-- EXERCISE TASK --
Repeat exactly the lines running from the line that contains "const glove = new THREE.Group();" to the line that contains "obj.matrix_parent_inverse = Matrix.Identity(4)"; include both ends and add nothing.

-- INFORMATION SUPPLIED --
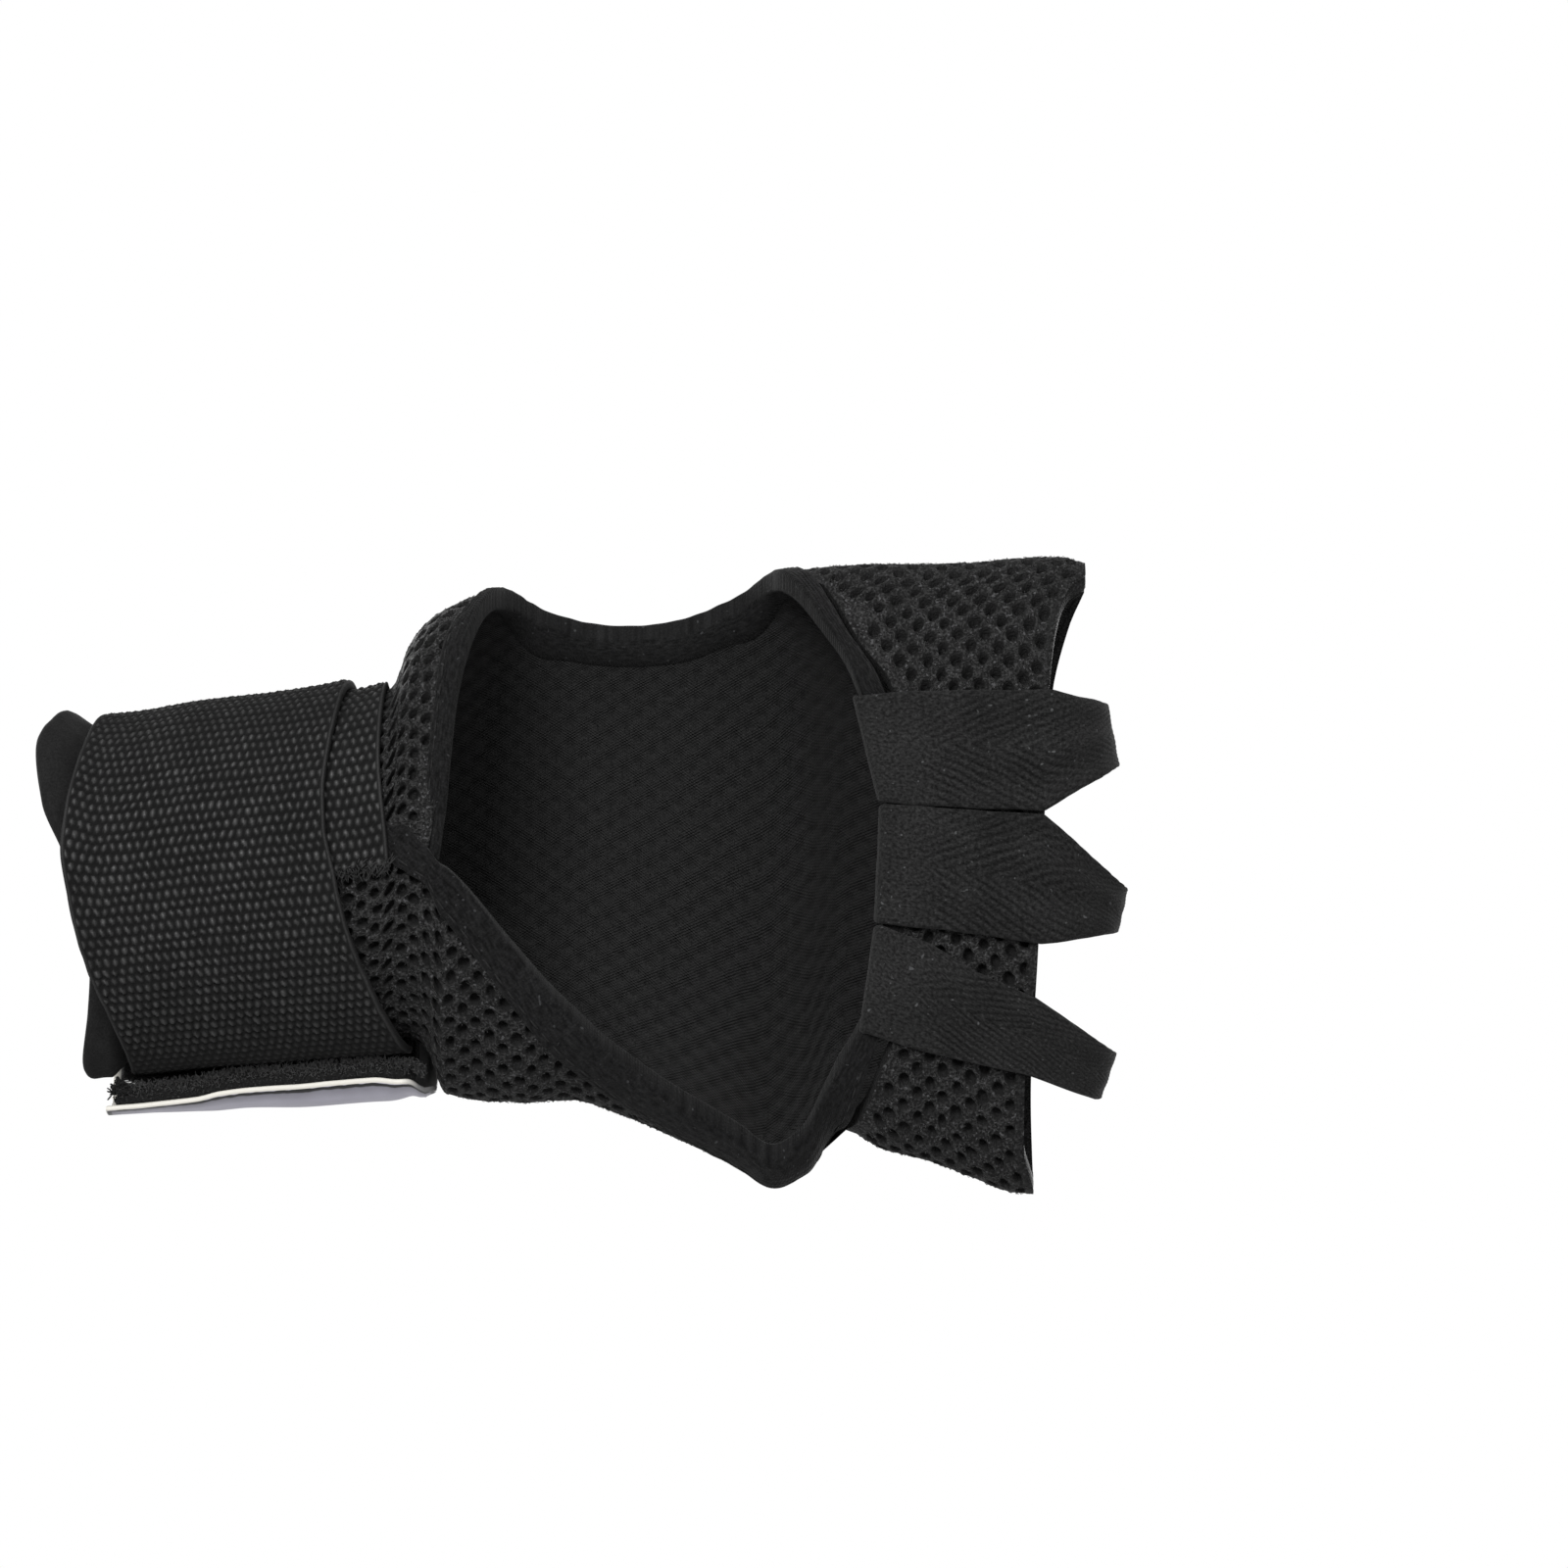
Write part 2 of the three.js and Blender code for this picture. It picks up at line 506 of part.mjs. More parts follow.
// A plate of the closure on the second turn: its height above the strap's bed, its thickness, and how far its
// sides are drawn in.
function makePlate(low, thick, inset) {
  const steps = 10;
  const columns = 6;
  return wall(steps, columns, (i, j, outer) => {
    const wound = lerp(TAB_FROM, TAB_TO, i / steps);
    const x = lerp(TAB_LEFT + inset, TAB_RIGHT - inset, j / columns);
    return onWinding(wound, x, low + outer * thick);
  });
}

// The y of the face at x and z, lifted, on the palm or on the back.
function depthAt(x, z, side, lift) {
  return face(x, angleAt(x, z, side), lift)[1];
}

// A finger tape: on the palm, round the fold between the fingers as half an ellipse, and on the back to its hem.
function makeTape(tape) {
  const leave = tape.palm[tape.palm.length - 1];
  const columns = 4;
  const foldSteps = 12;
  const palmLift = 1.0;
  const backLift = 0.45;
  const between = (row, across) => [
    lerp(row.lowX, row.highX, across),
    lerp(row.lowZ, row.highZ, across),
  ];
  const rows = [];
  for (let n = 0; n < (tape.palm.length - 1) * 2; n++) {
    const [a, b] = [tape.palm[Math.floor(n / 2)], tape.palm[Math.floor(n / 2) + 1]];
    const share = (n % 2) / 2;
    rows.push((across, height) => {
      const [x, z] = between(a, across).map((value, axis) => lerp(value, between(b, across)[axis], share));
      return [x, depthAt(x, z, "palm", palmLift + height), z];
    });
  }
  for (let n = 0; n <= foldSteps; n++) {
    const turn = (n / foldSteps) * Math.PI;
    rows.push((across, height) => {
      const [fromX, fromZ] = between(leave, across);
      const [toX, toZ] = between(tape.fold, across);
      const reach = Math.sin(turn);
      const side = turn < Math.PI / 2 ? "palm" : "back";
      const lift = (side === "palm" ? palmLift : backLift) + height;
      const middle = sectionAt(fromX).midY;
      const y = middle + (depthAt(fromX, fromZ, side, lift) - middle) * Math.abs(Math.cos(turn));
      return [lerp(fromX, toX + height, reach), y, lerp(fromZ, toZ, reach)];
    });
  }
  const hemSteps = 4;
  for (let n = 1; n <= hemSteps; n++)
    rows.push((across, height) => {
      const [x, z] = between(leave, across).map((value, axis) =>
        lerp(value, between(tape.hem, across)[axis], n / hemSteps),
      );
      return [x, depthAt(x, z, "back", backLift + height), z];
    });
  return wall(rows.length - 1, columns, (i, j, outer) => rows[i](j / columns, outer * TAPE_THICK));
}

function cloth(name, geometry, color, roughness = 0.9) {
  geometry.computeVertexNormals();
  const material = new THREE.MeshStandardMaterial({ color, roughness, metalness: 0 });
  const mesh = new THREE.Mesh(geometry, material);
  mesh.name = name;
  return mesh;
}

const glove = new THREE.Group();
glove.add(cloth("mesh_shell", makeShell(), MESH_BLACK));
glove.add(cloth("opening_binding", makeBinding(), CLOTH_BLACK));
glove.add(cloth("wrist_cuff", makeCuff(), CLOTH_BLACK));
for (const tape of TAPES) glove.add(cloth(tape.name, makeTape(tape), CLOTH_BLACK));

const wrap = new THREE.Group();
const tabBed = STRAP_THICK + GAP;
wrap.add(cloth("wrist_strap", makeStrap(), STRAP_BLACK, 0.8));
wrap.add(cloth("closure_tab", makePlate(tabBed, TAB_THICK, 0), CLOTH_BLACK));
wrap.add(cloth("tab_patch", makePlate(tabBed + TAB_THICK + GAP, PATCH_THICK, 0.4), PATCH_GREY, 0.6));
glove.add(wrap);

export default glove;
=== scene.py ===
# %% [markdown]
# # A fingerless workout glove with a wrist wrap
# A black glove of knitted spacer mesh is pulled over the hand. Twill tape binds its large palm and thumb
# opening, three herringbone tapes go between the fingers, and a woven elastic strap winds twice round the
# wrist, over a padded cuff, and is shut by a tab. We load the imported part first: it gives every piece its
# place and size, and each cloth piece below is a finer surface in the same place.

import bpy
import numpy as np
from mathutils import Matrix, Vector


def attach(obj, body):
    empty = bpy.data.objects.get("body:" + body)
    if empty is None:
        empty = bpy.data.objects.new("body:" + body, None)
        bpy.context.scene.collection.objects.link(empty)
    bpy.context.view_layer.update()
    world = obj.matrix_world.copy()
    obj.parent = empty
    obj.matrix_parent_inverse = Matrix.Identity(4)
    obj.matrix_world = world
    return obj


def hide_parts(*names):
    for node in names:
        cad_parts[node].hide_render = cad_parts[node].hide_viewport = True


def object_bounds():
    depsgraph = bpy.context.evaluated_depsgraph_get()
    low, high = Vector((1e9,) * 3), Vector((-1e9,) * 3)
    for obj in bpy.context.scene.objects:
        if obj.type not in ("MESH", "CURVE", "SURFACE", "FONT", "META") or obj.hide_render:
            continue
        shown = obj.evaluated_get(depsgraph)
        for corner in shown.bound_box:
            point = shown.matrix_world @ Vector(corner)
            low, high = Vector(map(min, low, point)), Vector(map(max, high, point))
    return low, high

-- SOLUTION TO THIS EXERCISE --
const glove = new THREE.Group();
glove.add(cloth("mesh_shell", makeShell(), MESH_BLACK));
glove.add(cloth("opening_binding", makeBinding(), CLOTH_BLACK));
glove.add(cloth("wrist_cuff", makeCuff(), CLOTH_BLACK));
for (const tape of TAPES) glove.add(cloth(tape.name, makeTape(tape), CLOTH_BLACK));

const wrap = new THREE.Group();
const tabBed = STRAP_THICK + GAP;
wrap.add(cloth("wrist_strap", makeStrap(), STRAP_BLACK, 0.8));
wrap.add(cloth("closure_tab", makePlate(tabBed, TAB_THICK, 0), CLOTH_BLACK));
wrap.add(cloth("tab_patch", makePlate(tabBed + TAB_THICK + GAP, PATCH_THICK, 0.4), PATCH_GREY, 0.6));
glove.add(wrap);

export default glove;
=== scene.py ===
# %% [markdown]
# # A fingerless workout glove with a wrist wrap
# A black glove of knitted spacer mesh is pulled over the hand. Twill tape binds its large palm and thumb
# opening, three herringbone tapes go between the fingers, and a woven elastic strap winds twice round the
# wrist, over a padded cuff, and is shut by a tab. We load the imported part first: it gives every piece its
# place and size, and each cloth piece below is a finer surface in the same place.

import bpy
import numpy as np
from mathutils import Matrix, Vector


def attach(obj, body):
    empty = bpy.data.objects.get("body:" + body)
    if empty is None:
        empty = bpy.data.objects.new("body:" + body, None)
        bpy.context.scene.collection.objects.link(empty)
    bpy.context.view_layer.update()
    world = obj.matrix_world.copy()
    obj.parent = empty
    obj.matrix_parent_inverse = Matrix.Identity(4)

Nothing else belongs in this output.